• What the exercise asks
Quote, please, the line with "const centre = box.getCenter(new", the line with "points = [vertex.co", and every line between them, exactly and with nothing else.

• Given data
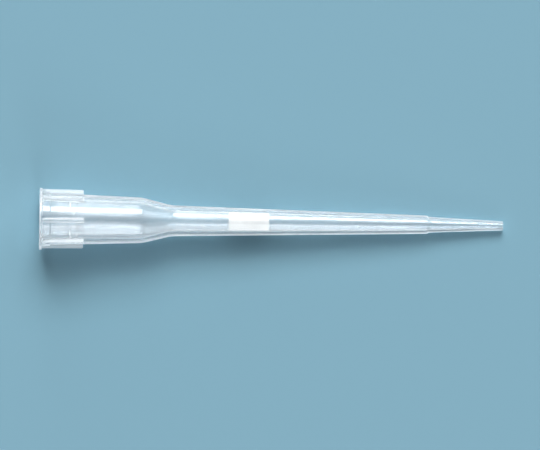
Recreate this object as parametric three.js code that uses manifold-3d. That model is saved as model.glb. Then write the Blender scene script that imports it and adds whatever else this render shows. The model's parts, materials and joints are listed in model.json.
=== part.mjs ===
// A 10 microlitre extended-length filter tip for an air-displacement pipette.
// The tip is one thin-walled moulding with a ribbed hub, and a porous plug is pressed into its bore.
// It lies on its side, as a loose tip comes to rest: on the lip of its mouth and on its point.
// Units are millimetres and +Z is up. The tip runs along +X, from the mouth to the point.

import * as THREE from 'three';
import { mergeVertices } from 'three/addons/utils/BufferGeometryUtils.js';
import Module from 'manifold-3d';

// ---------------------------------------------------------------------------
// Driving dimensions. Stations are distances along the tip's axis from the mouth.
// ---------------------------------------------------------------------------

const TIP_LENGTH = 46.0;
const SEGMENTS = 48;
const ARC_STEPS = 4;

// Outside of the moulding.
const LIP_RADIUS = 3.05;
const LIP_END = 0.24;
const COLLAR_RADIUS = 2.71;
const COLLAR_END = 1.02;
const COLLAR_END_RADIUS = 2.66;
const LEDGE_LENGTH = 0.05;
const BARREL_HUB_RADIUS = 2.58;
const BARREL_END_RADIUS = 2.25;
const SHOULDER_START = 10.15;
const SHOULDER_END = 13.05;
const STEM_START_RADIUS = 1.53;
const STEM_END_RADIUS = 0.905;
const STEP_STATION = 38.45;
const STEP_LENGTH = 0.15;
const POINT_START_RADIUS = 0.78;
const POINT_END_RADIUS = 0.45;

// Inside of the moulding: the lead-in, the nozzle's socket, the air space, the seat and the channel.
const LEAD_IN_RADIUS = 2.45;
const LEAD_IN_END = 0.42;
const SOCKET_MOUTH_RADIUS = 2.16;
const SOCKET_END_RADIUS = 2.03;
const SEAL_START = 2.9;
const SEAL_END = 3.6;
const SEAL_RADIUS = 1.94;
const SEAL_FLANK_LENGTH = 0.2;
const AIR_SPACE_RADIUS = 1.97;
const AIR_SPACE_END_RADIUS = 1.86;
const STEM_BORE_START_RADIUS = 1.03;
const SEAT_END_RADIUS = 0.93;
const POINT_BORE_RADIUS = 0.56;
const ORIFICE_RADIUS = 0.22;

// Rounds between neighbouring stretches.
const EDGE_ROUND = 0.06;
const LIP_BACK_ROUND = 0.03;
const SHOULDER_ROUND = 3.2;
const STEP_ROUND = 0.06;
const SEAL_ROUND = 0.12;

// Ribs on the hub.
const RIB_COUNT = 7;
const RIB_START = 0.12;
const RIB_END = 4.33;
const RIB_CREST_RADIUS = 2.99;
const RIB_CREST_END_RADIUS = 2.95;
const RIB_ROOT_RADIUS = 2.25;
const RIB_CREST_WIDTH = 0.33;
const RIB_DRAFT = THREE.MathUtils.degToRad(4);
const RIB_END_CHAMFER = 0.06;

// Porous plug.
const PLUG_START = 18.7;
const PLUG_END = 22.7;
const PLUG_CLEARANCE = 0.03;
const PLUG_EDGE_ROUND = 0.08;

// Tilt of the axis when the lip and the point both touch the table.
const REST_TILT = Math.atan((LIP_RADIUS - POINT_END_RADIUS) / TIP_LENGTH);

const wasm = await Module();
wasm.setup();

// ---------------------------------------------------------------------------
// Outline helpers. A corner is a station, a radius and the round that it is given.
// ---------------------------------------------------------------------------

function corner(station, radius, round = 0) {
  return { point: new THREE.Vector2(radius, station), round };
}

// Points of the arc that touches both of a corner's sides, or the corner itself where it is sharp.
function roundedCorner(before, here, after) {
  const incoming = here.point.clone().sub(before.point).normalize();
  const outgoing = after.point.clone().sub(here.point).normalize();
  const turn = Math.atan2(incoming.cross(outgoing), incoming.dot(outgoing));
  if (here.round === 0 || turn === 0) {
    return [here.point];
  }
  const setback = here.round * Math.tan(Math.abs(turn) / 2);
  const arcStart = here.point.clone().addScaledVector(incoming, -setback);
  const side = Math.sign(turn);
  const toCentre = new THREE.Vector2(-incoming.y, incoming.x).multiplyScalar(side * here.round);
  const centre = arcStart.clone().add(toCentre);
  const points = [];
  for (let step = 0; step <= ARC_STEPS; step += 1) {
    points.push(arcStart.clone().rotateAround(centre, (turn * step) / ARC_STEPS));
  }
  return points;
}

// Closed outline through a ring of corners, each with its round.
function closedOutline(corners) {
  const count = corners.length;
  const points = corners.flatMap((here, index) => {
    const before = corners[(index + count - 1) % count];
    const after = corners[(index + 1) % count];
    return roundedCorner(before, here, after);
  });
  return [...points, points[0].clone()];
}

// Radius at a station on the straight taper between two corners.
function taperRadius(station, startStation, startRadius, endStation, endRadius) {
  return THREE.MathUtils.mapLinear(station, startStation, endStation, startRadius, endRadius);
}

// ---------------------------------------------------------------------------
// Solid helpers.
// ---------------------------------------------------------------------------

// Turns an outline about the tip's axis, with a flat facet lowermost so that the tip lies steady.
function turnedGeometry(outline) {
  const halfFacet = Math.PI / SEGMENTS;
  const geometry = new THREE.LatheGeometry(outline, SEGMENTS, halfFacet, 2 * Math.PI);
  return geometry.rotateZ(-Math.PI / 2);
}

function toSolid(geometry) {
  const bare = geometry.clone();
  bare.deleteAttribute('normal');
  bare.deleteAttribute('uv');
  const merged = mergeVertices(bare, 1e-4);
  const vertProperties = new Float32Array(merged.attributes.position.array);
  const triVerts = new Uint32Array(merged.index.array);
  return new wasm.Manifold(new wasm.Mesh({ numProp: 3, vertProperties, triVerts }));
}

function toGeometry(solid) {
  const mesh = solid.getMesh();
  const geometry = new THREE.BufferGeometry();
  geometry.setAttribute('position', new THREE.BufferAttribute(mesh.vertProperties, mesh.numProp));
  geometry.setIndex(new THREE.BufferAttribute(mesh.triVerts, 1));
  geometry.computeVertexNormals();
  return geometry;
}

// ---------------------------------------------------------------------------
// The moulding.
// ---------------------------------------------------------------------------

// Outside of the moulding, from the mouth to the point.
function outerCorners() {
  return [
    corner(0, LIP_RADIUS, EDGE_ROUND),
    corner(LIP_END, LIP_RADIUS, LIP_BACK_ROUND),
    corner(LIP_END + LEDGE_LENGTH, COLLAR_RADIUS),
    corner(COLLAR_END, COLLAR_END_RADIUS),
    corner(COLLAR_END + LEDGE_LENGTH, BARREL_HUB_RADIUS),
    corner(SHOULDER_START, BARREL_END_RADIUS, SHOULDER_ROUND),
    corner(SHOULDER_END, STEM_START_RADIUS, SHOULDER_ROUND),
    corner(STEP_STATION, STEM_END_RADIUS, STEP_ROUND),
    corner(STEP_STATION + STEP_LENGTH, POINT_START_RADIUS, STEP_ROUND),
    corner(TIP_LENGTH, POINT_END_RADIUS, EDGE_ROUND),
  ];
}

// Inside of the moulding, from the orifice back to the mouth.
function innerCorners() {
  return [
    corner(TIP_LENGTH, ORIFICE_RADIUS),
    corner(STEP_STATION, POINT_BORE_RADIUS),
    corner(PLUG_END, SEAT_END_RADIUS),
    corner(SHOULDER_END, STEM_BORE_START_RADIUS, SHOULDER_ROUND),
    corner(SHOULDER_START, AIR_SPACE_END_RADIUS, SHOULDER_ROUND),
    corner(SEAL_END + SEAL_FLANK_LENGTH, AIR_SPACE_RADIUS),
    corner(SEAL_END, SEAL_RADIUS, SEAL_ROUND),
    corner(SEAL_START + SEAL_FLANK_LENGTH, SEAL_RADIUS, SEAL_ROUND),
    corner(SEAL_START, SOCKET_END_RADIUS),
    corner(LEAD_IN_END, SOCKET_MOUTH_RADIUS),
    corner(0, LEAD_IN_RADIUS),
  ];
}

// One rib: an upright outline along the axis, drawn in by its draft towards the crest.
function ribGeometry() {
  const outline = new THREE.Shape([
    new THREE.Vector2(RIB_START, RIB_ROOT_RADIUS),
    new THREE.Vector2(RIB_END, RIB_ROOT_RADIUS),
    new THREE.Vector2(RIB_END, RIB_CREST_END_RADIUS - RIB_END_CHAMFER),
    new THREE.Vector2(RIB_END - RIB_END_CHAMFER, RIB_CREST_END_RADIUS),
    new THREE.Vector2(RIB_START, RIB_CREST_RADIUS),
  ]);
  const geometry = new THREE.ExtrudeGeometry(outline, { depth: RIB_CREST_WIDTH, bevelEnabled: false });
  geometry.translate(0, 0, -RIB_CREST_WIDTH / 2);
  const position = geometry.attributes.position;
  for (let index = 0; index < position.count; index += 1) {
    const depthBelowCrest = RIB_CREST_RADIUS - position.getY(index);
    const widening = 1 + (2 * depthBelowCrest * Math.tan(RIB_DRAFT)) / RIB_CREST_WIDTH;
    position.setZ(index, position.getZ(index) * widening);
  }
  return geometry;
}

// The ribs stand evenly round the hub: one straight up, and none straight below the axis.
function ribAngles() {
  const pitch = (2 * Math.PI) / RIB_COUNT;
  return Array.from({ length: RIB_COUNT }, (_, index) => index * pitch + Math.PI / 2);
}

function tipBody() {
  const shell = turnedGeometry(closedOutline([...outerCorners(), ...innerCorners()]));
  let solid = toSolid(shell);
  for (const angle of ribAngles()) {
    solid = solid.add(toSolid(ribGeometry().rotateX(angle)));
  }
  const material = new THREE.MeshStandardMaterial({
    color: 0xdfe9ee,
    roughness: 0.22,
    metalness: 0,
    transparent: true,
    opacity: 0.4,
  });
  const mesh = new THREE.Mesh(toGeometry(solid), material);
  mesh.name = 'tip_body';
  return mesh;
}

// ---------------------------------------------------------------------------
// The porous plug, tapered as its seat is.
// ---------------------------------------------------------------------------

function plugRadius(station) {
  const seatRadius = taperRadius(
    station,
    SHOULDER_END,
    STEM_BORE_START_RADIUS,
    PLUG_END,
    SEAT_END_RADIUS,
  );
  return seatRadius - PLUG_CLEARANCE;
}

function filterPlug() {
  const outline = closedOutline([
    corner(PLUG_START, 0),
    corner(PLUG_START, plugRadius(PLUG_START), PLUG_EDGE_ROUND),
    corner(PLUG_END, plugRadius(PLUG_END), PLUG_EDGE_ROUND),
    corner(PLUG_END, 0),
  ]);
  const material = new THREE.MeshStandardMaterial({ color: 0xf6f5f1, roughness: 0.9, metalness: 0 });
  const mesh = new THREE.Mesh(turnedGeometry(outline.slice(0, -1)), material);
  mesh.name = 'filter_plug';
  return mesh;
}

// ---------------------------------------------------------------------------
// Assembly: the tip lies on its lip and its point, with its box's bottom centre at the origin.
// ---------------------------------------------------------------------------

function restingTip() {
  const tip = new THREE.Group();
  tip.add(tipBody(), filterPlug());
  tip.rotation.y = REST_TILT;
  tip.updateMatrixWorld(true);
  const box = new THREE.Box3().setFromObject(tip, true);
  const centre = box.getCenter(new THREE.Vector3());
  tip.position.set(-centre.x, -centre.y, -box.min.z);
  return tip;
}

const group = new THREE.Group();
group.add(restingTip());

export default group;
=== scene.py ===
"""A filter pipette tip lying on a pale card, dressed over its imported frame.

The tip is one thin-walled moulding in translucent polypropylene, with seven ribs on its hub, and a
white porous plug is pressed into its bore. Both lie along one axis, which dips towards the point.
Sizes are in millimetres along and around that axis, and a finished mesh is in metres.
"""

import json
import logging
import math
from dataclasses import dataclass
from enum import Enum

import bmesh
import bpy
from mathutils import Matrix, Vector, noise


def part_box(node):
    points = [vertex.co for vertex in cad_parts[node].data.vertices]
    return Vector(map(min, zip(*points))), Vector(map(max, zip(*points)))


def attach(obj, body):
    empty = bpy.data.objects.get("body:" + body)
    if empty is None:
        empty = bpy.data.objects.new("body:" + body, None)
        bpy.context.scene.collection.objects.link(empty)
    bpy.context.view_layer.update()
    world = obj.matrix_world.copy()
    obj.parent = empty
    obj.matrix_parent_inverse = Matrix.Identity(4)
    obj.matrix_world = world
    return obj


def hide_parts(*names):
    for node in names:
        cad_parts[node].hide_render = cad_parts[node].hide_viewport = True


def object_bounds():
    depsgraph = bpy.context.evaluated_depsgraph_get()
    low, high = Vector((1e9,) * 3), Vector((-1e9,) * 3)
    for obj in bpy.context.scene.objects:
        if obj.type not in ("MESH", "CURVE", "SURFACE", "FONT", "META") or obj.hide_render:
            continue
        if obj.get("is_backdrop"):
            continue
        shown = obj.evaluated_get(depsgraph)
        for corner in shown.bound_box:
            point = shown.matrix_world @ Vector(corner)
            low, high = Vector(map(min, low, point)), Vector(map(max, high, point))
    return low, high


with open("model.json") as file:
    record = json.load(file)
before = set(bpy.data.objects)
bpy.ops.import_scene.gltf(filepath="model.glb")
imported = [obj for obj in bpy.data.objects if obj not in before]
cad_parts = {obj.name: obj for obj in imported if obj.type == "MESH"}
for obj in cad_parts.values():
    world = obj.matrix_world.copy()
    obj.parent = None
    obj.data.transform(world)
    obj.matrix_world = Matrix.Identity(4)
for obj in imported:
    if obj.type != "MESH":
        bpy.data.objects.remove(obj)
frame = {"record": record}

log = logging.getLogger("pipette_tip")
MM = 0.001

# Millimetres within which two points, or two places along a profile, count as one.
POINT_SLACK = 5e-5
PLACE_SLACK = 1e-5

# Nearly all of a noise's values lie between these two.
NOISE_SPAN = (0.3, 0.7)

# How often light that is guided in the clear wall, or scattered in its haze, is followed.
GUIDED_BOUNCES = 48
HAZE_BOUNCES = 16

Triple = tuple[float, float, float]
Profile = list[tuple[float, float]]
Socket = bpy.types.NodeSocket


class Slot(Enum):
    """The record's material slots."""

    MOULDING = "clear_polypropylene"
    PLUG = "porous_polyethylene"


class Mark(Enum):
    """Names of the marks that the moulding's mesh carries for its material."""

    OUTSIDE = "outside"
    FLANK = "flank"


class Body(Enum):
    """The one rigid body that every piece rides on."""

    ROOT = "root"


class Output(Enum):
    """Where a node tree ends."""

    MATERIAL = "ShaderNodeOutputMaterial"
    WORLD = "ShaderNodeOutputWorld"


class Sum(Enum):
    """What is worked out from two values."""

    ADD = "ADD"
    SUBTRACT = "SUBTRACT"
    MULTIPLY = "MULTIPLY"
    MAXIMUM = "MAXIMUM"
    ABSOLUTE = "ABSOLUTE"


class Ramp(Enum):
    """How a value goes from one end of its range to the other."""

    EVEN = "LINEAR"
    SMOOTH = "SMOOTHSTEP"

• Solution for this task
  const centre = box.getCenter(new THREE.Vector3());
  tip.position.set(-centre.x, -centre.y, -box.min.z);
  return tip;
}

const group = new THREE.Group();
group.add(restingTip());

export default group;
=== scene.py ===
"""A filter pipette tip lying on a pale card, dressed over its imported frame.

The tip is one thin-walled moulding in translucent polypropylene, with seven ribs on its hub, and a
white porous plug is pressed into its bore. Both lie along one axis, which dips towards the point.
Sizes are in millimetres along and around that axis, and a finished mesh is in metres.
"""

import json
import logging
import math
from dataclasses import dataclass
from enum import Enum

import bmesh
import bpy
from mathutils import Matrix, Vector, noise


def part_box(node):
    points = [vertex.co for vertex in cad_parts[node].data.vertices]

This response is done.